Jukaï, la forêt des suicides : la complainte des pendus
Le réalisateur de The Grudge se perd, et nous aussi, dans une forêt maudite qui génère plus d’ennui que de frissons.
La forêt d’Aokigahara, située au pied du mont Fuji, est un endroit malheureusement bien connu des Japonais, voire même du reste du monde. Cet espace naturel est depuis des décennies connu comme la « forêt des suicides », un lieu de prédilection pour s’ôter la vie. Dans un pays comme le Japon où le suicide est pratiquement un phénomène de société, cette forêt ancestrale a acquis une dimension symbolique particulière, que le cinéma n’a pas tardé à explorer, par exemple dans le Nos souvenirs de Gus Van Sant ou la série B fantastique The Forest. Cette fois, c’est un cinéaste japonais, le vétéran de la J-horror Takashi Shimizu (la saga The Grudge, pour faire court), qui s’y aventure avec Jukaï, la forêt des suicides, à peine deux ans après Inunaki, le village oublié, qui utilisait déjà le folklore local comme matière narrative.

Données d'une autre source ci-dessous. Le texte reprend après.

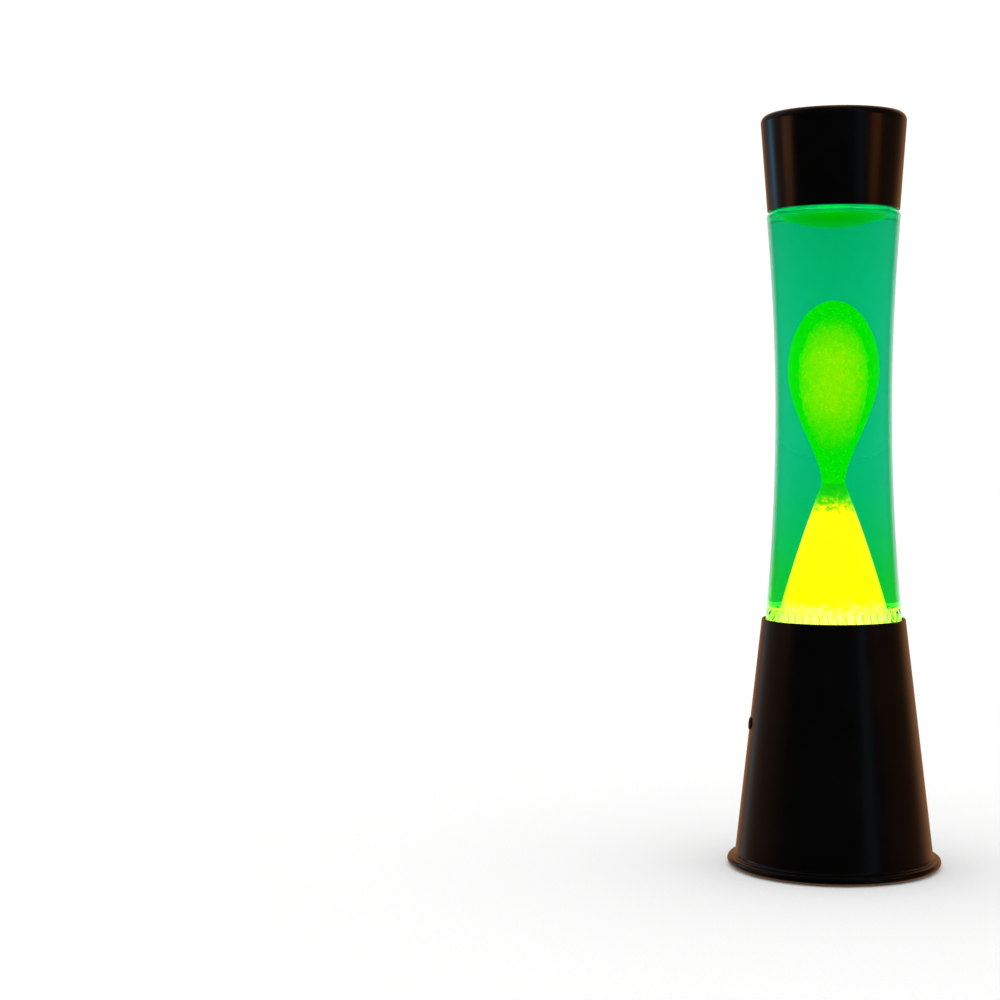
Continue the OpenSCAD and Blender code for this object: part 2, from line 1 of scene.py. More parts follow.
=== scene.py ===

Parce qu’il plane comme un parfum de mort sur la forêt des suicides de Jukaï, plusieurs personnes bravent l’interdit pour en percer les mystères, comme les deux sœurs Hibiki et Naki. Alors qu’une boîte mystérieuse est découverte dans le sous-sol d’une maison proche des lieux, les disparitions et les morts étranges s’enchaînent dans l’entourage des deux sœurs. Passé et présent s’entremêlent, alors que rejaillit le mythe d’un village oublié au cœur de la forêt, où seraient restées les personnes suicidaires qui n’ont pu passer à l’acte. Un pouvoir surnaturel règne-t-il en ces lieux ?
La forêt des ronflements
La carrière de Shimizu, contrairement à celle de ses contemporains comme Hideo Nakata, est pleine de paradoxes. Même s’il a essoré la franchise qui l’a rendu célèbre, Shimizu a aussi gagné le cœur des fans d’un certain type de fantastique, cérébral et onirique, en multipliant les expérimentations et les coups de folie. Sa carrière est zébrée de cauchemars baroques et de toiles narratives maltraitées, obéissant plus à la logique des rêves qu’à celle de la raison. Le surnaturel surgit toujours chez lui dans un cadre réaliste, anodin, à la faveur d’un simple travelling, d’une sortie de champ ou d’une irruption brutale d’un corps étranger. Le réalisateur se plaît aussi à superposer dans une même scène, grâce à des trucages artisanaux, différents niveaux de réalité ou de temporalité. Shimizu continue d’étonner et d’intriguer avec ce style qui lui appartient. Il n’y a qu’à voir son Homonculus récemment sorti sur Netflix ou, justement, Inunaki, qui ne manquait pas d’idées brillantes et de visions horrifiques grotesques.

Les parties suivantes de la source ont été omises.